- **WHAT YOU WILL DO**
Please quote every line word for word.

##############################

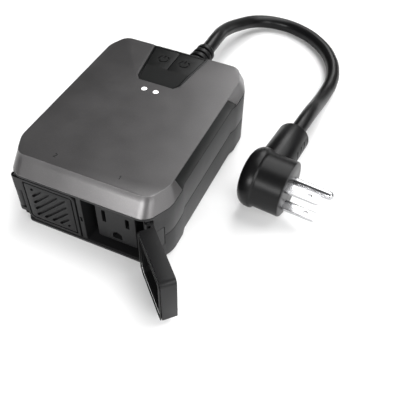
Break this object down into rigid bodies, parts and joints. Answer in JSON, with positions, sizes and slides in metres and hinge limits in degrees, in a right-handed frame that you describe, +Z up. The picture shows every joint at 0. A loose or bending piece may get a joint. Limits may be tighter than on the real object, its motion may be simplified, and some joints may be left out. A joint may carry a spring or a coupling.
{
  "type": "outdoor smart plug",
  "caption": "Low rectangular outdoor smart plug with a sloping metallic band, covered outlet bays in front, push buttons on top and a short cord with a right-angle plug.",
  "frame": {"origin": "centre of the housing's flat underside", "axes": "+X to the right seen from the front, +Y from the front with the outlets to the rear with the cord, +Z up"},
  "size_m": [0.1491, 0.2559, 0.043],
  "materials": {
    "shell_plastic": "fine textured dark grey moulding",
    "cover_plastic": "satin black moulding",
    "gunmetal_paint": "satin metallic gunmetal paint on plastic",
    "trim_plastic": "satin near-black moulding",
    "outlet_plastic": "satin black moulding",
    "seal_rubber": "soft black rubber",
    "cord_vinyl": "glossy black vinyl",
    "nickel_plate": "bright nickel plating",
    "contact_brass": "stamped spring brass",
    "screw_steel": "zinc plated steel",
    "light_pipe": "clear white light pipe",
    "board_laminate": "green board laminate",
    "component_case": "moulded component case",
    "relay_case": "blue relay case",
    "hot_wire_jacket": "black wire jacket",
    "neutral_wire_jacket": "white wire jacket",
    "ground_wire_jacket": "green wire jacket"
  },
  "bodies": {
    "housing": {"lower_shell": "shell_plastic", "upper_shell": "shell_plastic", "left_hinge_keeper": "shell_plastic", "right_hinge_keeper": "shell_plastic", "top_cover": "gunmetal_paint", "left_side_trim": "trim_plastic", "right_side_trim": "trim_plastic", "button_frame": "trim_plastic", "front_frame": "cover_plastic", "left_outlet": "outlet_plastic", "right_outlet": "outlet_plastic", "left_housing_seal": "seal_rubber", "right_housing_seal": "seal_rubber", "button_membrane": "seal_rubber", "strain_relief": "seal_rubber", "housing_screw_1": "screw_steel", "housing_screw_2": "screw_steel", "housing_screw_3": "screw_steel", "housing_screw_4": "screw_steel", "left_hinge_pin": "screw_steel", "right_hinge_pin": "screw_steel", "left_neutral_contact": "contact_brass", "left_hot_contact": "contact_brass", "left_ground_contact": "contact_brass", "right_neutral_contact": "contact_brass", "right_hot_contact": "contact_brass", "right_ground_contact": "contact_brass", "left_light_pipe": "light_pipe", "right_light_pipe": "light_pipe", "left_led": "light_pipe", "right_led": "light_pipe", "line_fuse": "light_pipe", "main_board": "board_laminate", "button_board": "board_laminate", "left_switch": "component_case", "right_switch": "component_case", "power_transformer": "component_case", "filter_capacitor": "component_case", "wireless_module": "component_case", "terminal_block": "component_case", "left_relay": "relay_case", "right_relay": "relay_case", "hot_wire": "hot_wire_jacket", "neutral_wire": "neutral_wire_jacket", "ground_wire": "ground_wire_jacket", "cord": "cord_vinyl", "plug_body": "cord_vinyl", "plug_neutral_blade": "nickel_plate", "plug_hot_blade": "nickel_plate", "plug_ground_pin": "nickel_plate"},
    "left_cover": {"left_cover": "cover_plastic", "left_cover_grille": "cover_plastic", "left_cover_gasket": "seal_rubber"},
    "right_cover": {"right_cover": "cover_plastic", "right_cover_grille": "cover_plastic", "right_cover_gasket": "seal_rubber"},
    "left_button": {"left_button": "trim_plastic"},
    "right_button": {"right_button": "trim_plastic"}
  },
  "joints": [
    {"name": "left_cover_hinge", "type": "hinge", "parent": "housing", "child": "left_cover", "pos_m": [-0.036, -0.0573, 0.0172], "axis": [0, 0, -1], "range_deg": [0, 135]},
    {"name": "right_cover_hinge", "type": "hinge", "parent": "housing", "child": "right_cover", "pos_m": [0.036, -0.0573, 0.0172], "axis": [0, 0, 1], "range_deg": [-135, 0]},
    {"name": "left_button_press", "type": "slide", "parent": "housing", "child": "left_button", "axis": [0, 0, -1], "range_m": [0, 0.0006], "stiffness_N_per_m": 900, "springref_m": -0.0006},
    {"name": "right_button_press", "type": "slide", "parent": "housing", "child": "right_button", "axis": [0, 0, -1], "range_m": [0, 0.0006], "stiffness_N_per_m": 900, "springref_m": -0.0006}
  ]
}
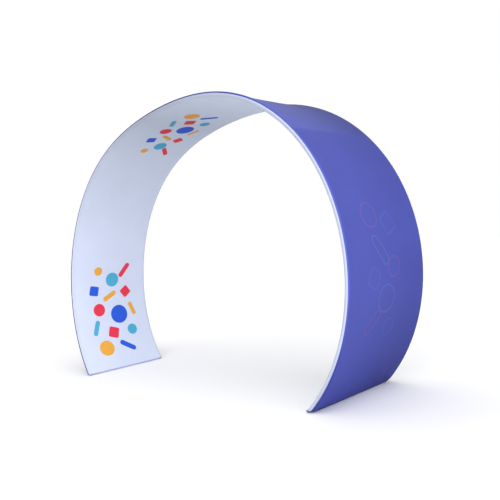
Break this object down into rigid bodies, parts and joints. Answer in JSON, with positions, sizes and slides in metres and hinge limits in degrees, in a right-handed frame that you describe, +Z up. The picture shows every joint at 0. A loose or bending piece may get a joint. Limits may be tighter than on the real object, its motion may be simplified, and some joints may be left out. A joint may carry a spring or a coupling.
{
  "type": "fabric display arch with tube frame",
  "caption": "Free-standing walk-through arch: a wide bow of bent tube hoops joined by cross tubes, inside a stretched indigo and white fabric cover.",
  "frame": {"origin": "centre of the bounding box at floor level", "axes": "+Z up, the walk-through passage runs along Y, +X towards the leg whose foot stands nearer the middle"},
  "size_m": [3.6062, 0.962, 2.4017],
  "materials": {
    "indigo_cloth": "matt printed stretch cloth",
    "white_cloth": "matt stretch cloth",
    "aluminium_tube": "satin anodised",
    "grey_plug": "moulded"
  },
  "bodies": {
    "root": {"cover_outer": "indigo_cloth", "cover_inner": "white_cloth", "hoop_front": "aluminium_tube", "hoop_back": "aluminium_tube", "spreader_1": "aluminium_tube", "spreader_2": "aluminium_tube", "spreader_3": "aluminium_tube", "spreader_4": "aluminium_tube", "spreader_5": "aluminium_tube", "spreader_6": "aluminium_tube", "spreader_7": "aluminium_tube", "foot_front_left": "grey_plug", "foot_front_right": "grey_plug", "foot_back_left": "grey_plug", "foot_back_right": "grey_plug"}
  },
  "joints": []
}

##############################

- **OUTPUT OF THE TASK**
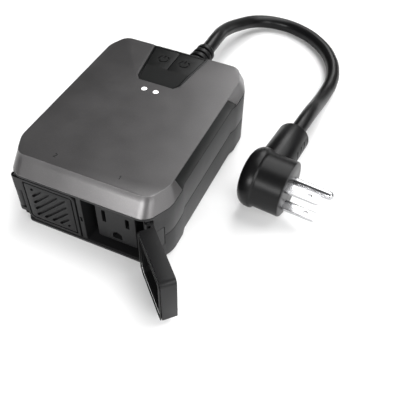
Break this object down into rigid bodies, parts and joints. Answer in JSON, with positions, sizes and slides in metres and hinge limits in degrees, in a right-handed frame that you describe, +Z up. The picture shows every joint at 0. A loose or bending piece may get a joint. Limits may be tighter than on the real object, its motion may be simplified, and some joints may be left out. A joint may carry a spring or a coupling.
{
  "type": "outdoor smart plug",
  "caption": "Low rectangular outdoor smart plug with a sloping metallic band, covered outlet bays in front, push buttons on top and a short cord with a right-angle plug.",
  "frame": {"origin": "centre of the housing's flat underside", "axes": "+X to the right seen from the front, +Y from the front with the outlets to the rear with the cord, +Z up"},
  "size_m": [0.1491, 0.2559, 0.043],
  "materials": {
    "shell_plastic": "fine textured dark grey moulding",
    "cover_plastic": "satin black moulding",
    "gunmetal_paint": "satin metallic gunmetal paint on plastic",
    "trim_plastic": "satin near-black moulding",
    "outlet_plastic": "satin black moulding",
    "seal_rubber": "soft black rubber",
    "cord_vinyl": "glossy black vinyl",
    "nickel_plate": "bright nickel plating",
    "contact_brass": "stamped spring brass",
    "screw_steel": "zinc plated steel",
    "light_pipe": "clear white light pipe",
    "board_laminate": "green board laminate",
    "component_case": "moulded component case",
    "relay_case": "blue relay case",
    "hot_wire_jacket": "black wire jacket",
    "neutral_wire_jacket": "white wire jacket",
    "ground_wire_jacket": "green wire jacket"
  },
  "bodies": {
    "housing": {"lower_shell": "shell_plastic", "upper_shell": "shell_plastic", "left_hinge_keeper": "shell_plastic", "right_hinge_keeper": "shell_plastic", "top_cover": "gunmetal_paint", "left_side_trim": "trim_plastic", "right_side_trim": "trim_plastic", "button_frame": "trim_plastic", "front_frame": "cover_plastic", "left_outlet": "outlet_plastic", "right_outlet": "outlet_plastic", "left_housing_seal": "seal_rubber", "right_housing_seal": "seal_rubber", "button_membrane": "seal_rubber", "strain_relief": "seal_rubber", "housing_screw_1": "screw_steel", "housing_screw_2": "screw_steel", "housing_screw_3": "screw_steel", "housing_screw_4": "screw_steel", "left_hinge_pin": "screw_steel", "right_hinge_pin": "screw_steel", "left_neutral_contact": "contact_brass", "left_hot_contact": "contact_brass", "left_ground_contact": "contact_brass", "right_neutral_contact": "contact_brass", "right_hot_contact": "contact_brass", "right_ground_contact": "contact_brass", "left_light_pipe": "light_pipe", "right_light_pipe": "light_pipe", "left_led": "light_pipe", "right_led": "light_pipe", "line_fuse": "light_pipe", "main_board": "board_laminate", "button_board": "board_laminate", "left_switch": "component_case", "right_switch": "component_case", "power_transformer": "component_case", "filter_capacitor": "component_case", "wireless_module": "component_case", "terminal_block": "component_case", "left_relay": "relay_case", "right_relay": "relay_case", "hot_wire": "hot_wire_jacket", "neutral_wire": "neutral_wire_jacket", "ground_wire": "ground_wire_jacket", "cord": "cord_vinyl", "plug_body": "cord_vinyl", "plug_neutral_blade": "nickel_plate", "plug_hot_blade": "nickel_plate", "plug_ground_pin": "nickel_plate"},
    "left_cover": {"left_cover": "cover_plastic", "left_cover_grille": "cover_plastic", "left_cover_gasket": "seal_rubber"},
    "right_cover": {"right_cover": "cover_plastic", "right_cover_grille": "cover_plastic", "right_cover_gasket": "seal_rubber"},
    "left_button": {"left_button": "trim_plastic"},
    "right_button": {"right_button": "trim_plastic"}
  },
  "joints": [
    {"name": "left_cover_hinge", "type": "hinge", "parent": "housing", "child": "left_cover", "pos_m": [-0.036, -0.0573, 0.0172], "axis": [0, 0, -1], "range_deg": [0, 135]},
    {"name": "right_cover_hinge", "type": "hinge", "parent": "housing", "child": "right_cover", "pos_m": [0.036, -0.0573, 0.0172], "axis": [0, 0, 1], "range_deg": [-135, 0]},
    {"name": "left_button_press", "type": "slide", "parent": "housing", "child": "left_button", "axis": [0, 0, -1], "range_m": [0, 0.0006], "stiffness_N_per_m": 900, "springref_m": -0.0006},
    {"name": "right_button_press", "type": "slide", "parent": "housing", "child": "right_button", "axis": [0, 0, -1], "range_m": [0, 0.0006], "stiffness_N_per_m": 900, "springref_m": -0.0006}
  ]
}
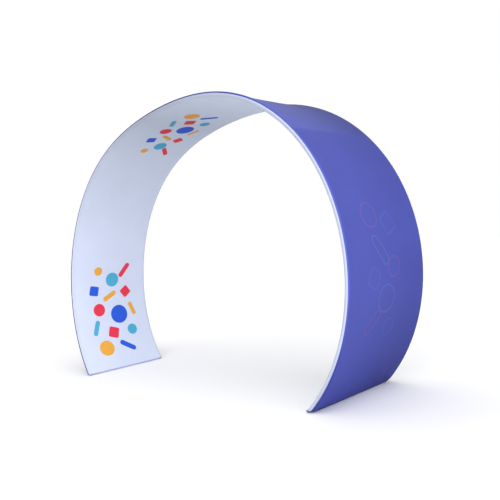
Break this object down into rigid bodies, parts and joints. Answer in JSON, with positions, sizes and slides in metres and hinge limits in degrees, in a right-handed frame that you describe, +Z up. The picture shows every joint at 0. A loose or bending piece may get a joint. Limits may be tighter than on the real object, its motion may be simplified, and some joints may be left out. A joint may carry a spring or a coupling.
{
  "type": "fabric display arch with tube frame",
  "caption": "Free-standing walk-through arch: a wide bow of bent tube hoops joined by cross tubes, inside a stretched indigo and white fabric cover.",
  "frame": {"origin": "centre of the bounding box at floor level", "axes": "+Z up, the walk-through passage runs along Y, +X towards the leg whose foot stands nearer the middle"},
  "size_m": [3.6062, 0.962, 2.4017],
  "materials": {
    "indigo_cloth": "matt printed stretch cloth",
    "white_cloth": "matt stretch cloth",
    "aluminium_tube": "satin anodised",
    "grey_plug": "moulded"
  },
  "bodies": {
    "root": {"cover_outer": "indigo_cloth", "cover_inner": "white_cloth", "hoop_front": "aluminium_tube", "hoop_back": "aluminium_tube", "spreader_1": "aluminium_tube", "spreader_2": "aluminium_tube", "spreader_3": "aluminium_tube", "spreader_4": "aluminium_tube", "spreader_5": "aluminium_tube", "spreader_6": "aluminium_tube", "spreader_7": "aluminium_tube", "foot_front_left": "grey_plug", "foot_front_right": "grey_plug", "foot_back_left": "grey_plug", "foot_back_right": "grey_plug"}
  },
  "joints": []
}